La Cancillería mexicana ha emprendido un importante esfuerzo para aminorar el flujo de armas hacia nuestro país. Introdujo un recurso legal en Massachusetts en contra de los principales productores de armas pequeñas y ligeras, mientras que en Naciones Unidas, el Emb. Juan Ramón de la Fuente ha inscrito este tema tan sensible en la agenda del Consejo de Seguridad para el mes de noviembre, cuando México presida los trabajos de ese órgano. En honor a la verdad, el asunto no debería pasar a un segundo plano dentro del Consejo de Seguridad cuando México pase la estafeta a otro país, toda vez que este tipo de armas causan más muertes y escenarios de inseguridad más peligrosos que algunos de los conflictos bélicos que atiende cotidianamente.
Es incierto el resultado que puedan aportar estas iniciativas. Lo ideal, desde luego, sería que la demanda judicial que se ha iniciado contra las compañías de armamento derivara en una disminución de estos flujos, que indemnizaran a las víctimas y que se vean en la obligación de contener y supervisar que sus productos no lleguen a manos de los criminales.
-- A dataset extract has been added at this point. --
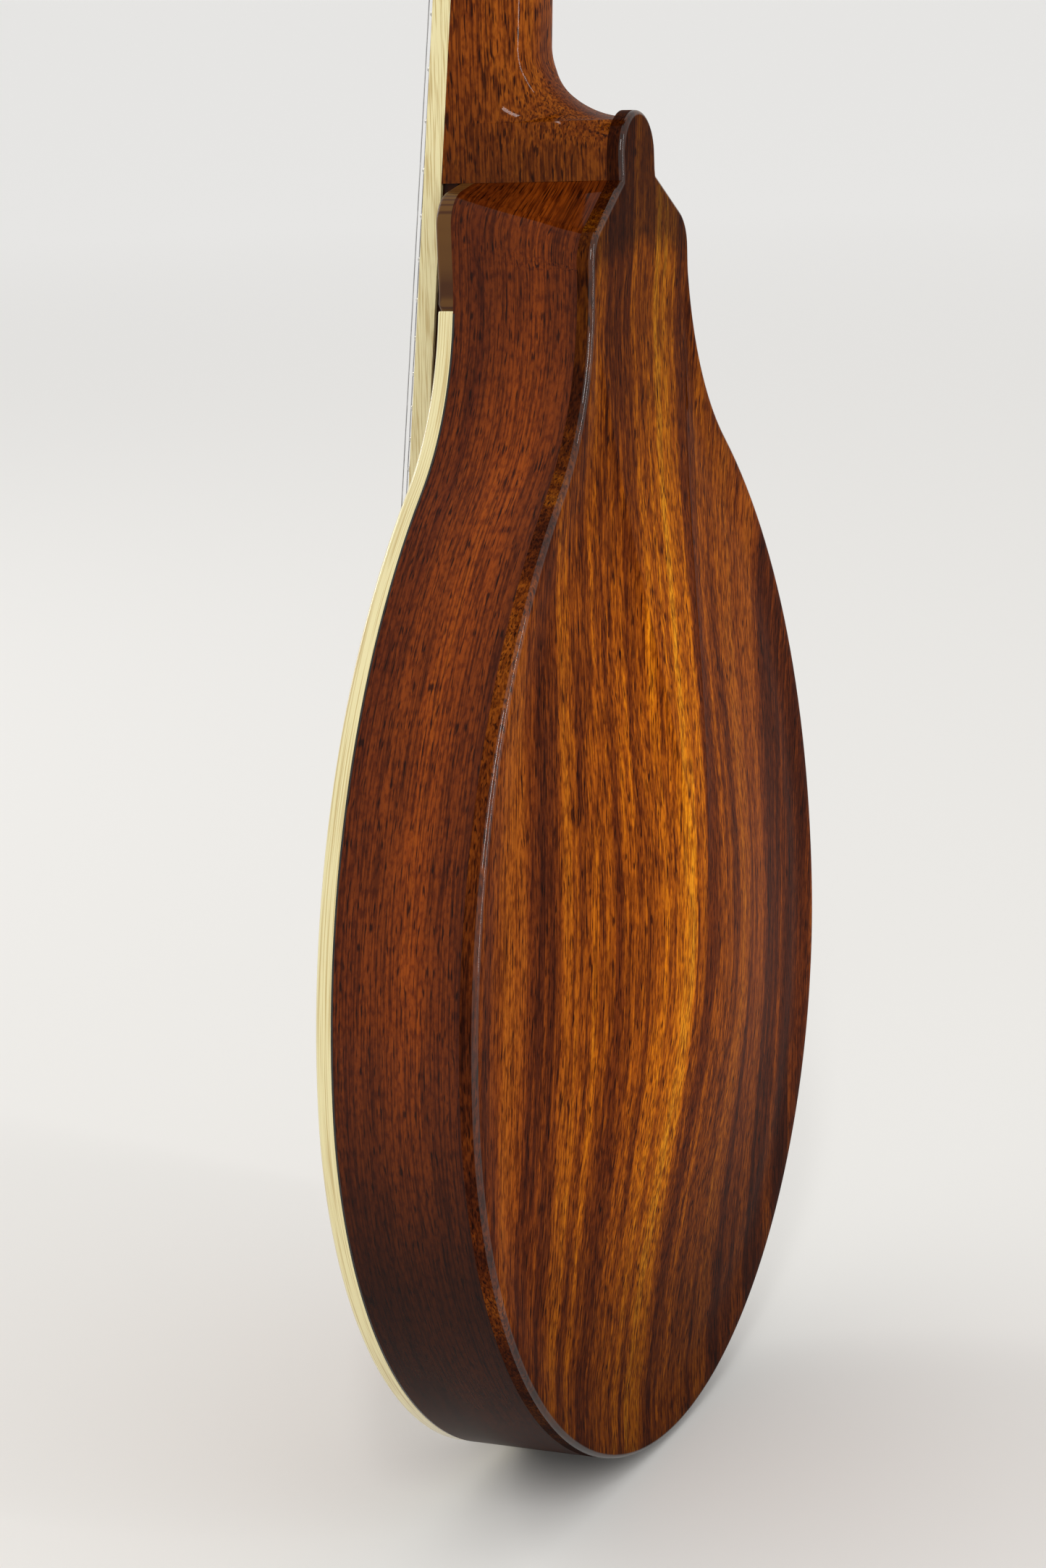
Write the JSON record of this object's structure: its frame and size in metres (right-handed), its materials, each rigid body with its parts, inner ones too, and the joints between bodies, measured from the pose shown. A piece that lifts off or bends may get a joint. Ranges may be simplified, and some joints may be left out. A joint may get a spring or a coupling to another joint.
{
  "type": "mandolin",
  "caption": "Carved-top mandolin with a pear-shaped body, oval sound hole, bound fingerboard, worm-geared tuners, adjustable bridge and a tailpiece with a sliding cover.",
  "frame": {"origin": "lowest point of the body's tail, halfway through its depth", "axes": "+Z from the tail to the headstock, +Y out of the soundboard, +X to the bass side"},
  "size_m": [0.25, 0.0994, 0.6188],
  "materials": {
    "spruce": "satin",
    "mahogany": "gloss",
    "ebony": "satin",
    "inner_wood": "matt",
    "ivoroid": "gloss",
    "bone": "satin",
    "nickel": "polished",
    "steel": "satin",
    "brass": "polished",
    "bronze": "satin",
    "black_plastic": "gloss"
  },
  "bodies": {
    "instrument": {"top_plate": "spruce", "back_plate": "mahogany", "ribs": "mahogany", "head_block": "inner_wood", "tail_block": "inner_wood", "linings": "inner_wood", "cross_brace": "inner_wood", "body_binding": "ivoroid", "neck": "mahogany", "truss_rod": "steel", "truss_rod_cover": "black_plastic", "headstock_veneer": "ebony", "nut": "bone", "fingerboard": "ebony", "fingerboard_binding": "ivoroid", "frets": "nickel", "strings": "bronze", "bridge_base": "ebony", "bridge_posts": "brass", "tailpiece_base": "nickel", "wood_screws": "nickel", "tuner_plates": "nickel", "post_ferrules": "nickel"},
    "truss_rod_nut": {"truss_rod_nut": "brass"},
    "saddle": {"bridge_saddle": "ebony"},
    "bass_wheel": {"bass_thumbwheel": "brass"},
    "treble_wheel": {"treble_thumbwheel": "brass"},
    "cover": {"tailpiece_cover": "nickel"},
    "worm_1": {"worm_shaft_1": "nickel", "tuner_button_1": "ivoroid"},
    "post_1": {"string_post_1": "nickel", "tuner_gear_1": "brass"},
    "worm_2": {"worm_shaft_2": "nickel", "tuner_button_2": "ivoroid"},
    "post_2": {"string_post_2": "nickel", "tuner_gear_2": "brass"},
    "worm_3": {"worm_shaft_3": "nickel", "tuner_button_3": "ivoroid"},
    "post_3": {"string_post_3": "nickel", "tuner_gear_3": "brass"},
    "worm_4": {"worm_shaft_4": "nickel", "tuner_button_4": "ivoroid"},
    "post_4": {"string_post_4": "nickel", "tuner_gear_4": "brass"},
    "worm_5": {"worm_shaft_5": "nickel", "tuner_button_5": "ivoroid"},
    "post_5": {"string_post_5": "nickel", "tuner_gear_5": "brass"},
    "worm_6": {"worm_shaft_6": "nickel", "tuner_button_6": "ivoroid"},
    "post_6": {"string_post_6": "nickel", "tuner_gear_6": "brass"},
    "worm_7": {"worm_shaft_7": "nickel", "tuner_button_7": "ivoroid"},
    "post_7": {"string_post_7": "nickel", "tuner_gear_7": "brass"},
    "worm_8": {"worm_shaft_8": "nickel", "tuner_button_8": "ivoroid"},
    "post_8": {"string_post_8": "nickel", "tuner_gear_8": "brass"}
  },
  "joints": [
    {"name": "truss_rod_nut_turn", "type": "hinge", "parent": "instrument", "child": "truss_rod_nut", "pos_m": [0, 0.00623, 0.49242], "axis": [0, -0.0872, 0.9962], "continuous": true},
    {"name": "saddle_height", "type": "slide", "parent": "instrument", "child": "saddle", "axis": [0, 1, 0], "range_m": [-0.0015, 0]},
    {"name": "bass_wheel_turn", "type": "hinge", "parent": "saddle", "child": "bass_wheel", "pos_m": [0.036, 0.04416, 0.13616], "axis": [0, 1, 0], "range_deg": [-680, 0]},
    {"name": "treble_wheel_turn", "type": "hinge", "parent": "saddle", "child": "treble_wheel", "pos_m": [-0.036, 0.04416, 0.13616], "axis": [0, 1, 0], "range_deg": [-680, 0]},
    {"name": "cover_slide", "type": "slide", "parent": "instrument", "child": "cover", "axis": [0, 0, -1], "range_m": [0, 0.08]},
    {"name": "post_1_turn", "type": "hinge", "parent": "instrument", "child": "post_1", "pos_m": [0.0175, 0.00116, 0.52504], "axis": [0, 0.9455, 0.3256], "continuous": true},
    {"name": "button_1_turn", "type": "hinge", "parent": "instrument", "child": "worm_1", "pos_m": [0.0255, -0.01889, 0.52596], "axis": [1, 0, 0], "continuous": true},
    {"name": "post_2_turn", "type": "hinge", "parent": "instrument", "child": "post_2", "pos_m": [0.0175, -0.00633, 0.54678], "axis": [0, 0.9455, 0.3256], "continuous": true},
    {"name": "button_2_turn", "type": "hinge", "parent": "instrument", "child": "worm_2", "pos_m": [0.0255, -0.02637, 0.54771], "axis": [1, 0, 0], "continuous": true},
    {"name": "post_3_turn", "type": "hinge", "parent": "instrument", "child": "post_3", "pos_m": [0.0175, -0.01382, 0.56853], "axis": [0, 0.9455, 0.3256], "continuous": true},
    {"name": "button_3_turn", "type": "hinge", "parent": "instrument", "child": "worm_3", "pos_m": [0.0255, -0.03386, 0.56945], "axis": [1, 0, 0], "continuous": true},
    {"name": "post_4_turn", "type": "hinge", "parent": "instrument", "child": "post_4", "pos_m": [0.0175, -0.02131, 0.59028], "axis": [0, 0.9455, 0.3256], "continuous": true},
    {"name": "button_4_turn", "type": "hinge", "parent": "instrument", "child": "worm_4", "pos_m": [0.0255, -0.04135, 0.5912], "axis": [1, 0, 0], "continuous": true},
    {"name": "post_5_turn", "type": "hinge", "parent": "instrument", "child": "post_5", "pos_m": [-0.0175, 0.00116, 0.52504], "axis": [0, 0.9455, 0.3256], "continuous": true},
    {"name": "button_5_turn", "type": "hinge", "parent": "instrument", "child": "worm_5", "pos_m": [-0.0255, -0.01889, 0.52596], "axis": [1, 0, 0], "continuous": true},
    {"name": "post_6_turn", "type": "hinge", "parent": "instrument", "child": "post_6", "pos_m": [-0.0175, -0.00633, 0.54678], "axis": [0, 0.9455, 0.3256], "continuous": true},
    {"name": "button_6_turn", "type": "hinge", "parent": "instrument", "child": "worm_6", "pos_m": [-0.0255, -0.02637, 0.54771], "axis": [1, 0, 0], "continuous": true},
    {"name": "post_7_turn", "type": "hinge", "parent": "instrument", "child": "post_7", "pos_m": [-0.0175, -0.01382, 0.56853], "axis": [0, 0.9455, 0.3256], "continuous": true},
    {"name": "button_7_turn", "type": "hinge", "parent": "instrument", "child": "worm_7", "pos_m": [-0.0255, -0.03386, 0.56945], "axis": [1, 0, 0], "continuous": true},
    {"name": "post_8_turn", "type": "hinge", "parent": "instrument", "child": "post_8", "pos_m": [-0.0175, -0.02131, 0.59028], "axis": [0, 0.9455, 0.3256], "continuous": true},
    {"name": "button_8_turn", "type": "hinge", "parent": "instrument", "child": "worm_8", "pos_m": [-0.0255, -0.04135, 0.5912], "axis": [1, 0, 0], "continuous": true}
  ],
  "couplings": [
    {"joint": "bass_wheel_turn", "follows": "saddle_height", "rad_per_m": 7854},
    {"joint": "treble_wheel_turn", "follows": "saddle_height", "rad_per_m": 7854},
    {"joint": "post_1_turn", "follows": "button_1_turn", "ratio": -0.0625},
    {"joint": "post_2_turn", "follows": "button_2_turn", "ratio": -0.0625},
    {"joint": "post_3_turn", "follows": "button_3_turn", "ratio": -0.0625},
    {"joint": "post_4_turn", "follows": "button_4_turn", "ratio": -0.0625},
    {"joint": "post_5_turn", "follows": "button_5_turn", "ratio": 0.0625},
    {"joint": "post_6_turn", "follows": "button_6_turn", "ratio": 0.0625},
    {"joint": "post_7_turn", "follows": "button_7_turn", "ratio": 0.0625},
    {"joint": "post_8_turn", "follows": "button_8_turn", "ratio": 0.0625}
  ]
}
Pero, pertrechados tras la Segunda Enmienda de la Constitución de Estados Unidos, lo más probable es que ninguna de estas compañías vea afectados sus intereses.
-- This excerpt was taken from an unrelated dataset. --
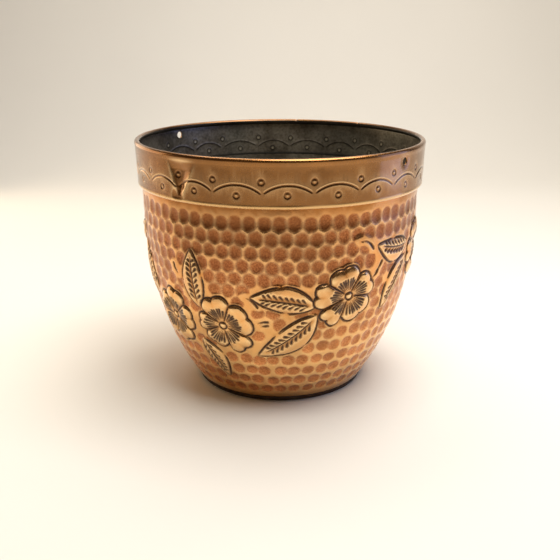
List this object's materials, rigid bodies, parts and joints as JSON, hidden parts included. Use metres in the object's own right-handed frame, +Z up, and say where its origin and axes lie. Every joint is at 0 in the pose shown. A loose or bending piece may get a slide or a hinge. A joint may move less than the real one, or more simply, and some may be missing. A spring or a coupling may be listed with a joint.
{
  "type": "planter pot",
  "caption": "Round hammered brass planter pot with a curved bowl, a plain rolled-rim band with opposite handle holes and a shallow flat foot.",
  "frame": {"origin": "centre of the foot, on the surface that the pot stands on", "axes": "+Z up along the pot's axis, -Y to its front; the two handle holes lie on a line turned 52 degrees from the front"},
  "size_m": [0.25, 0.25, 0.217],
  "materials": {
    "hammered_brass": "hammered and chased, ridges rubbed bright, hollows tarnished pink-brown",
    "plain_brass": "satin, rubbed, with a few old dents",
    "iron_wire": "drawn wire, hidden in the rolled rim",
    "tarnished_brass": "tarnished almost black",
    "soft_solder": "dull grey, wiped"
  },
  "bodies": {
    "root": {"bowl": "hammered_brass", "collar": "plain_brass", "rim_wire": "iron_wire", "base_pan": "tarnished_brass", "collar_solder": "soft_solder", "base_solder": "soft_solder"}
  },
  "joints": []
}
Este esfuerzo demanda la necesaria participación de las autoridades estadounidenses, especialmente la oficina de Alcohol, Tabaco y Armas de Fuego (ATF). Esta instancia debería, por interés propio de Estados Unidos, impedir que se adquieran auténticos arsenales en las armerías de ese país sin antes verificar quién y para qué las compran. No es lo mismo el ciudadano asustado o el cazador aficionado que obtiene un arma para defenderse o salir al campo, que aquellos individuos que adquieren armas automáticas en volúmenes que claramente invitan a la sospecha. En este último punto, Estados Unidos queda mucho a deber. Con sus sistemas de rastreo y con la simple revisión de facturas, podrían percatarse sin un esfuerzo mayor de aquellas armerías que están en tratos con agrupaciones criminales.
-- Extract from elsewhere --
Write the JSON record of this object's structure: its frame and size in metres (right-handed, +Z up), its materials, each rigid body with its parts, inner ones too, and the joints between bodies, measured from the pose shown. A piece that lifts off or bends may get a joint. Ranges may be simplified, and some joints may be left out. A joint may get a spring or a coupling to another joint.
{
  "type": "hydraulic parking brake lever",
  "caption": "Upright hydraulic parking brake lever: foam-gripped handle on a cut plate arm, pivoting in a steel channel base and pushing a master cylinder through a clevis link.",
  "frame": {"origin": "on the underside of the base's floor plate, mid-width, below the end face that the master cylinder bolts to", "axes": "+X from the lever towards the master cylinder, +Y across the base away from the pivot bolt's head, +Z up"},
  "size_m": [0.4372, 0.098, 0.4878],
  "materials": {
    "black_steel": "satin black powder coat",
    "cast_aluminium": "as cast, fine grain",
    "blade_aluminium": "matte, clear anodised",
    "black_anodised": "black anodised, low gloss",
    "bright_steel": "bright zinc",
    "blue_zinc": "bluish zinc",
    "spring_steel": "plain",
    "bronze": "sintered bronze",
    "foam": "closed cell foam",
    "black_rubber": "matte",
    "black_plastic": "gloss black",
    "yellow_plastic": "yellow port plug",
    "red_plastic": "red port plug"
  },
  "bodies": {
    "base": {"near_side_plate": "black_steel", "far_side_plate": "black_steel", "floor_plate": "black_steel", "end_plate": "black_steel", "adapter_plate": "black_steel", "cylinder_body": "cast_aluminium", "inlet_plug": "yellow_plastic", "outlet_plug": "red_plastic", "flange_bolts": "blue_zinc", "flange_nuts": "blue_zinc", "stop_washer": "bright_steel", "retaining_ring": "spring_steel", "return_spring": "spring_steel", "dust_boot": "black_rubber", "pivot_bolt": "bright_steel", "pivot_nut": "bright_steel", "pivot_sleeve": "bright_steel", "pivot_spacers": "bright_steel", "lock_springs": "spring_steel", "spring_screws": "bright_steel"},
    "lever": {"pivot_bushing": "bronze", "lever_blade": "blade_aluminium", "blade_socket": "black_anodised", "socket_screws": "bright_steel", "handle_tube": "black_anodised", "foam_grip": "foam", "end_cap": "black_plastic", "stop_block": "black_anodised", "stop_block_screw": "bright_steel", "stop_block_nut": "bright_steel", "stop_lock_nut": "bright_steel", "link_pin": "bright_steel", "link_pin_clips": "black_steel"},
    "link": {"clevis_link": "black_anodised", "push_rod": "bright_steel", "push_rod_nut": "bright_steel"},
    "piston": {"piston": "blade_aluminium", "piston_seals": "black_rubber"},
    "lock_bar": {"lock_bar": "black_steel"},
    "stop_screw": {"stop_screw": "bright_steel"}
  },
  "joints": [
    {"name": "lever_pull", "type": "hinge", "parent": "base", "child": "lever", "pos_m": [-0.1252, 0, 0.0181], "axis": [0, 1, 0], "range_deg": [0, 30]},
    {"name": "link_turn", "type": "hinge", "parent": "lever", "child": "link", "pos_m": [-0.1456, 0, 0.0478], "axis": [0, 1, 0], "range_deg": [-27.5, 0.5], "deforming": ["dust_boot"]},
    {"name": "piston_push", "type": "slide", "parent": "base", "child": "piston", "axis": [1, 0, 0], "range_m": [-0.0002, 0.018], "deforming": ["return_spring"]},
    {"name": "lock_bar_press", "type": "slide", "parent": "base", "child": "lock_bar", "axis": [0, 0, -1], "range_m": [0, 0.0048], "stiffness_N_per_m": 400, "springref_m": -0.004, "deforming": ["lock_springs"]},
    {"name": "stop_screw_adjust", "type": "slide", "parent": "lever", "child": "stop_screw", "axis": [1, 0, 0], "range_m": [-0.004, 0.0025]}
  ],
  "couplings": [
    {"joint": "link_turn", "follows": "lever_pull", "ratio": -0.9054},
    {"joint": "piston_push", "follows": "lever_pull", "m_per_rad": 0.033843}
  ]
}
Y ciertamente, esta labor no sólo beneficiaría a México, sino que iría directamente a favor de los intereses de Estados Unidos. Esas armas que atraviesan la frontera terminan siendo el escudo para quienes trafican con drogas, envenenan a su sociedad y estimulan el tráfico clandestino de seres humanos.
El gobierno de Estados Unidos debería ver como una oportunidad las iniciativas emprendidas por México, tanto en el plano legal como en la escena multilateral. Una discusión de fondo en sus cortes y en el seno de la ONU podría convencer a muchos estadounidenses, sobre todo en el Congreso, de que la política de armas que han elegido lastima a otras naciones y es una amenaza para su misma tranquilidad interna.